There is background to it. There was this phenomenal US college player, like Garland a Massachusetts native, named Cal Ingraham. Ingraham won a national championship with the Maine Black Bears in 1993 as Paul Kariya’s linemate. Remarkably, if you ask Kariya today, a man with a fifteen-year NHL career and a Hockey Hall of Fame induction, which player he ever played with who had the best hands, he’ll still say Ingraham.
Cal never played beyond double-A hockey. He spent time in the ECHL and then in what we affectionately called the “Western Cocktail Holiday League” (WCHL), where he had three consecutive 50-goal seasons for the Idaho Steelheads. The 5-foot, 5-inch tall phenom, slower than molasses, once tallied a hat trick against the San Diego Gulls in a-minute-and-15-seconds.
Guys would try to murder him. He’d literally duck under checks, roll along the boards, sneak through traffic and roof shots from all angles. He once did a spin-o-rama pass-to-himself off the back of the net as a pursuing defenceman skated right past him and he scored on a wraparound at the World Arena in Colorado Springs.

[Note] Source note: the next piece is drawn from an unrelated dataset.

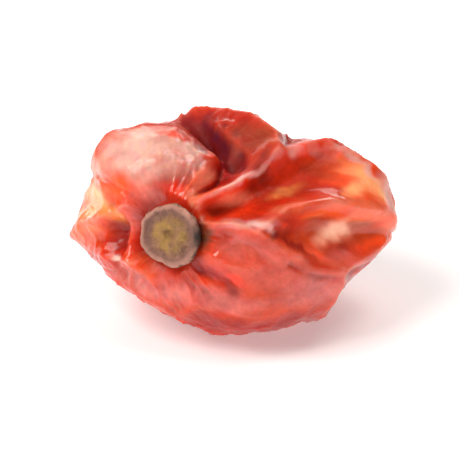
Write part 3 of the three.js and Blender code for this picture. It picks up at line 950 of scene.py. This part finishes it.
def skinMaterial():
    material, tree, shader = newMaterial("dried skin", skinFinish["sockets"])
    spot, shade, fine = grain(tree, skinFinish["grain"])
    colourAndPaintedLight = addNode(tree, "ShaderNodeAttribute", attribute_name="colourAndPaintedLight").outputs
    body = shaded(tree, colourAndPaintedLight["Color"], shade)
    # the skin gives off its colour times that share: a painted glow, though the fruit is no lamp
    tree.links.new(shaded(tree, body, colourAndPaintedLight["Alpha"]), shader.inputs["Emission Color"])

    cells = smallCells(tree, spot, skinFinish["pulpCells"])
    pulp = remap(tree, cells, skinFinish["pulpFrom"], (0.0, skinFinish["pulpShare"]))
    body = mixColour(tree, pulp, body, skinFinish["pulp"])
    # painted glow on raised places
    thinGlow = maths(tree, "MULTIPLY", mask(tree, "ridge"), skinFinish["thinGlowShare"])
    body = mixColour(tree, thinGlow, body, skinFinish["thinGlow"])
    # painted shade in the creases
    creaseShading = maths(tree, "MULTIPLY", mask(tree, "creaseShading"), skinFinish["creaseShadeShare"])
    body = mixColour(tree, creaseShading, body, skinFinish["fold"])
    # a broken line of paler skin and painted highlight along the crests
    broken = remap(tree, shade, skinFinish["crestHighlightFrom"], (0.0, skinFinish["crestHighlightShare"]))
    crestPaleAndHighlight = maths(tree, "MULTIPLY", mask(tree, "crestPaleAndHighlight"), broken)
    body = mixColour(tree, crestPaleAndHighlight, body, skinFinish["crestPaleAndHighlight"])
    tree.links.new(body, shader.inputs["Base Color"])

    # fine wrinkles from end to end, weaker on the smooth places
    lengthwise = addNode(tree, "ShaderNodeAttribute", attribute_name="lengthwise").outputs["Vector"]
    wrinkle = addNode(tree, "ShaderNodeTexNoise", {"Vector": lengthwise, **skinFinish["wrinkles"]},
                      noise_type="RIDGED_MULTIFRACTAL").outputs["Fac"]
    lively = maths(tree, "SUBTRACT", 1.0, mask(tree, "calm"))
    height = maths(tree, "ADD", maths(tree, "MULTIPLY", wrinkle, lively), fine)
    addBump(tree, shader, height, skinFinish["bump"])

    rough = remap(tree, shade, skinFinish["roughFrom"], skinFinish["roughness"])
    dull = mask(tree, "dull")
    rougher = maths(tree, "MULTIPLY", dull, skinFinish["dullRoughness"])
    tree.links.new(maths(tree, "ADD", rough, rougher), shader.inputs["Roughness"])
    wet = remap(tree, shade, skinFinish["wetFrom"], skinFinish["wet"])
    red = addNode(tree, "ShaderNodeSeparateColor", {"Color": colourAndPaintedLight["Color"]}).outputs["Red"]
    redWet = remap(tree, red, skinFinish["redFrom"], skinFinish["redWet"])
    film = maths(tree, "MULTIPLY", wet, redWet)
    coat = maths(tree, "MULTIPLY", film, maths(tree, "SUBTRACT", 1.0, dull))
    tree.links.new(coat, shader.inputs["Coat Weight"])
    return material


corkFinish = {
    "grain": (3200.0, 16000.0, 1.8),
    # colours from under the disc, over its wall and rim, to the middle of its face
    "stops": [(0.0, (0.05, 0.025, 0.015)), (0.22, (0.16, 0.07, 0.04)), (0.32, (0.56, 0.27, 0.20)),
              (0.38, (0.46, 0.22, 0.165)), (0.50, (0.25, 0.115, 0.085)),
              (0.62, (0.30, 0.145, 0.08)), (0.80, (0.33, 0.17, 0.07)), (1.0, (0.15, 0.065, 0.03))],
    "wander": 0.22,  # how far the rings stray
    "gold": (0.40, 0.22, 0.06, 1),  # crumbs of lighter cork in the middle
    "goldCells": 4200.0,
    "goldFrom": (0.55, 0.25),
    "middleFrom": (0.56, 0.7),
    # near black in the rim's crack: a dent in the rim with painted shadow in it
    "crackShadow": (0.03, 0.016, 0.012, 1),
    "bump": (0.8, 0.00003),
    "sockets": {"Roughness": 0.72},
}


def corkMaterial():
    material, tree, shader = newMaterial("disc cork", corkFinish["sockets"])
    spot, shade, fine = grain(tree, corkFinish["grain"])
    inward = mask(tree, "inward")
    stray = maths(tree, "MULTIPLY", maths(tree, "SUBTRACT", shade, 1.0), corkFinish["wander"])
    colour = ramp(tree, maths(tree, "ADD", inward, stray), corkFinish["stops"])
    crumb = remap(tree, smallCells(tree, spot, corkFinish["goldCells"]), corkFinish["goldFrom"])
    gold = maths(tree, "MULTIPLY", crumb, remap(tree, inward, corkFinish["middleFrom"]))
    colour = shaded(tree, mixColour(tree, gold, colour, corkFinish["gold"]), shade)
    # painted shadow in the rim's crack
    colour = mixColour(tree, mask(tree, "crackShadow"), colour, corkFinish["crackShadow"])
    tree.links.new(colour, shader.inputs["Base Color"])
    addBump(tree, shader, fine, corkFinish["bump"])
    return material


stalkFinish = {
    "grain": (3000.0, 14000.0, 1.6),
    "bark": (0.17, 0.085, 0.04, 1),
    "pale": (0.42, 0.27, 0.14, 1),
    "bump": (0.9, 0.00004),
    "sockets": {"Roughness": 0.8},
}


def stalkMaterial():
    material, tree, shader = newMaterial("stalk wood", stalkFinish["sockets"])
    _, shade, fine = grain(tree, stalkFinish["grain"])
    colour = mixColour(tree, fine, stalkFinish["bark"], stalkFinish["pale"])
    tree.links.new(shaded(tree, colour, shade), shader.inputs["Base Color"])
    addBump(tree, shader, fine, stalkFinish["bump"])
    return material


skin.data.materials.append(skinMaterial())
corkyDisc.data.materials.append(corkMaterial())
stalkEnd.data.materials.append(stalkMaterial())
print("finishes made")


studio = {
    "floorSize": 0.6,
    "floorSockets": {"Base Color": (0.9, 0.91, 0.95, 1), "Roughness": 0.9,
                     "Emission Color": (1, 1, 1, 1)},
    "floorGlow": (0.31, 1.0),  # how much the floor shines by the berry and far from it
    "floorGlowReach": 0.06,
    "skyAbove": 0.32,
    "skyLevel": 0.05,
    "skyFrom": 0.55,  # sine of the height at which the sky starts to brighten
    "backdrop": {"Color": (1, 1, 1, 1), "Strength": 1.0},
    "lampColour": (1.0, 0.95, 0.88, 1),
    "cameraElevation": 27.0,
    "cameraDistance": 0.075,
    "cameraNearest": 0.001,
    "viewWidth": 0.0118,
    "lookAt": (-0.00007, 0.0, 0.00228),
}

lamps = {
    # where each softbox stands, its width and height, and its power in watts
    "leftSoftbox": ((-0.06, -0.035, 0.085), 0.06, 0.055, 0.092),
    "rightSoftbox": ((0.035, -0.01, 0.10), 0.035, 0.035, 0.024),
    "backSoftbox": ((-0.01, 0.075, 0.05), 0.09, 0.04, 0.03),
}


def standAt(name, data, at):
    # a lamp or camera stood at a place and turned to look at the berry
    stand = addObject(name, data)
    stand.location = at
    aim = Vector(studio["lookAt"]) - Vector(at)
    stand.rotation_euler = aim.to_track_quat("-Z", "Y").to_euler()
    return stand


def makeFloor():
    # its shine: far - (far - near) * exp(-distance / reach)
    half = studio["floorSize"]
    corners = [(-half, -half, 0), (half, -half, 0), (half, half, 0), (-half, half, 0)]
    mesh = bpy.data.meshes.new("floor")
    mesh.from_pydata(corners, [], [(0, 1, 2, 3)])
    floor = addObject("floor", mesh)
    material, tree, shader = newMaterial("pale floor", studio["floorSockets"])
    spot = addNode(tree, "ShaderNodeTexCoord").outputs["Object"]
    away = addNode(tree, "ShaderNodeVectorMath", {0: spot}, operation="LENGTH").outputs["Value"]
    fading = maths(tree, "EXPONENT", maths(tree, "DIVIDE", away, -studio["floorGlowReach"]), 0.0)
    near, far = studio["floorGlow"]
    glow = maths(tree, "ADD", maths(tree, "MULTIPLY", fading, near - far), far)
    tree.links.new(glow, shader.inputs["Emission Strength"])
    mesh.materials.append(material)


def makeLamp(name, at, width, height, watts):
    lamp = bpy.data.lights.new(name, "AREA")
    lamp.shape = "RECTANGLE"
    lamp.size, lamp.size_y, lamp.energy = width, height, watts
    lamp.color = studio["lampColour"][:3]
    standAt(name, lamp, at)


def makeWorld():
    # bright overhead, dimmer towards the horizon; the backdrop itself shows white
    world = bpy.data.worlds.new("soft white room")
    world.use_nodes = True
    tree = world.node_tree
    sky = tree.nodes["Background"]
    way = addNode(tree, "ShaderNodeTexCoord").outputs["Generated"]
    height = addNode(tree, "ShaderNodeSeparateXYZ", {"Vector": way}).outputs["Z"]
    strength = remap(tree, height, (studio["skyFrom"], 1.0),
                     (studio["skyLevel"], studio["skyAbove"]), interpolation_type="SMOOTHSTEP")
    tree.links.new(strength, sky.inputs["Strength"])
    sky.inputs["Color"].default_value = studio["lampColour"]
    backdrop = addNode(tree, "ShaderNodeBackground", studio["backdrop"]).outputs[0]
    seen = addNode(tree, "ShaderNodeLightPath").outputs["Is Camera Ray"]
    both = addNode(tree, "ShaderNodeMixShader", {0: seen, 1: sky.outputs[0], 2: backdrop})
    tree.links.new(both.outputs[0], tree.nodes["World Output"].inputs["Surface"])
    bpy.context.scene.world = world


def makeCamera():
    # stood back from the berry by its distance, raised by its elevation
    tilt = np.radians(studio["cameraElevation"])
    camera = bpy.data.cameras.new("camera")
    camera.lens = camera.sensor_width * studio["cameraDistance"] / studio["viewWidth"]
    camera.clip_start = studio["cameraNearest"]
    back = Vector((0, -np.cos(tilt), np.sin(tilt))) * studio["cameraDistance"]
    bpy.context.scene.camera = standAt("camera", camera, Vector(studio["lookAt"]) + back)


makeFloor()
for name, settings in lamps.items():
    makeLamp(name, *settings)
makeWorld()
makeCamera()
bpy.context.scene.view_settings.view_transform = "Standard"
print("studio made")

Bigger and faster, he’s probably a Hockey Hall of Famer himself. But his creator, or let’s blame his parents, didn’t provide those kinds of chromosomes. He made the most of it.
Doing play-by-play in the league at the time, I called him the “Circus Monkey”. He wasn’t that crazy about it but he’d laugh anyway as he defines the word relaxed.
So here’s the similarly affable Garland, who grew up within sixty miles of Ingraham about 25-years later. Not only is he sneaky and can score, he’s also a hell of a lot quicker and faster. Thus the NHL.
He’s also a pest and crafty. So what to call him. He’s deserves something out of the ordinary given his stature and his propensity for being a perpetual catalyst.
His teammates have stuck with standard hockey fare, not creative enough, frankly.
“They just call me Garlie,” Garland said. “In Arizona I was called “G” forever, I came here and one of the athletic trainer’s nickname is “G” so they had to find something else, so, it’s only OEL (his Coyote teammate Oliver Ekman-Larsson who arrived to Vancouver Canucks with him) who calls me “G” here, but it’s Garlie or “Gars”.
Players of similar ilk have been referred to as “water bugs” or “fire plugs”, or “energizer bunnies”, but that’s not gonna cut it.
In October, Travis Konecny of the Philadelphia Flyers called Garland “an angry elf” during the heat of the action. After the next game Filip Zadina of the Detroit Red Wings called him a midget.
“My mom only calls me “dawg”,” Garland laughed. “That’s it, in her Charlestown accent (adjacent to Boston) she calls me dog. When I’m in trouble it’s Conor. She’s a city girl so she calls me dog.”
That’s charming and delightful, but for our NHL coverage purposes, I feel we need to step it up.
Vancouver Canucks fans are welcome to make suggestions.